Rather than acting to carry out their mission, Janvier, Akashi, and others were trying to undermine it. Before the pinprick airstrike, Janvier and Akashi argued that the use of air power would not be the best interpretation of the mandate; afterwards, the all-important mandate was subordinated to the safety of the Dutch troops. In either case, the goal was to avoid the use of force at all costs, no matter how high.

Between carrying out the mandate handed down by the Security Council, avoiding confrontation with the Bosnian Serbs, and safeguarding the organization's own credibility, the fates of the displaced people at Srebrenica were rarely and barely a concern for the international civil servants of the United Nations. As Akashi's assistant reportedly said at a meeting with Janvier at the height of the attack on the enclave, "There's no choice [about using air power] if [the Dutch] troops are under attack....If they're not under attack, it's different. Then the question is, "How much shelling can civilians stand?"
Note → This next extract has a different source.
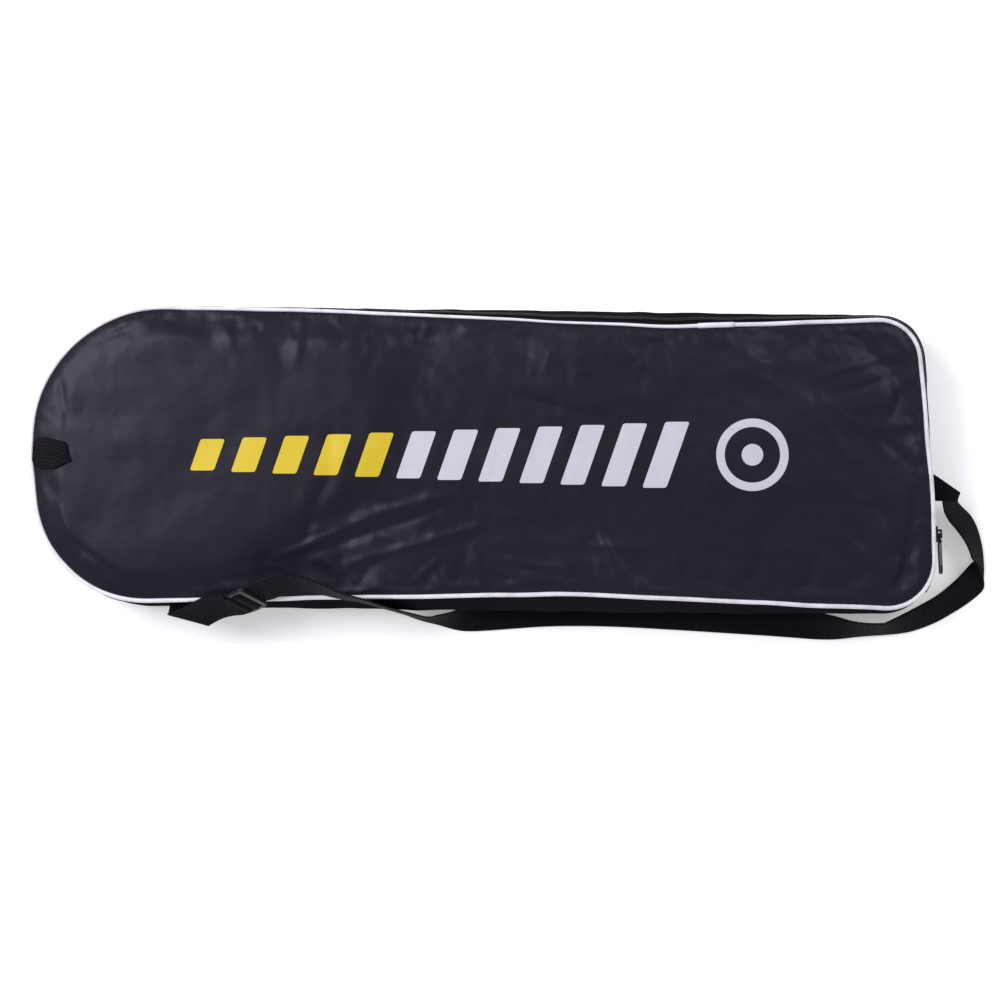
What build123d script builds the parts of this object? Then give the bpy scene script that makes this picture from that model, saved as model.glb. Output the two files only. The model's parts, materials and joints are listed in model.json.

Peacekeepers' Alternate Selves

One of the cornerstones of a liberal international order is an international peacekeeping force that can prevent, control, and end armed conflicts. Proponents of such a vision, however, must face the unpleasant reality of the Srebrenica massacre-an incident in which the myth of blue-helmeted, neutral-yet-principled peacekeepers bravely interposing between warring sides quickly faded away. To this day, the shame and repeated calls for an inquiry in the Netherlands have only underscored the fact that despite the impossibility of their situation, the idea of laying down their lives to protect others, no matter how idealistic, never seemed to enter the minds of the Dutch peacekeepers at Srebrenica. Moreover, even as Bosnian civilians were literally dragged from sight before "disappearing" to the sound of gunfire, the peacekeepers became instruments of ethnic cleansing, assisting in the "safe evacuation" of refugees, including the 8,000 men and boys who soon "disappeared."

It is interesting to note that Dutchbat consisted entirely of volunteers and enjoyed the full backing of its government; each decision to send troops to Bosnia was unanimously approved in the Dutch parliament. Not only was peacekeeping popular in the Netherlands, but polls showed that a majority of the Dutch public actually favored "peace enforcement," or robust and decisive military action, against the Bosnian Serbs. According to several accounts, many of the troops at Srebrenica saw great value in their work. They were described by journalists as genuinely wanting to help the people of Bosnia, and one even allegedly begged her captain to allow her to stay when her tour of duty ended in January 1995.

After several months of duty in the enclave, the high spirits began to sink. The Bosnian Serb forces restricted the flow of supplies and humanitarian aid and prevented soldiers who had left the area from returning. At the time of the final assault, the battalion was only at half-strength. Intermittent sniper fire from both sides made working conditions even more difficult. Tensions with the local population worsened to the point where a peacekeeper who had been ordered to abandon his post in the face of a Serb advance was killed by a Bosnian Muslim soldier in an attempt to force him to return to his position. These incidents heightened the sense among the Dutchbat troops that they were caught between two equally repugnant armies, neither better than the other.

As the Bosnian Serb attack increased in intensity and repeated requests for NATO air strikes were denied at higher levels, the peacekeepers became increasingly despondent and panicked. They lacked the manpower and the weapons to fight off a coordinated attack and began to see themselves not as soldiers but as cannon fodder. According to an account in the London Independent, one peacekeeper described the situation as "real war," adding that he had "never expected to be in the middle of that"-even after the peacekeepers had been in a war zone for several months.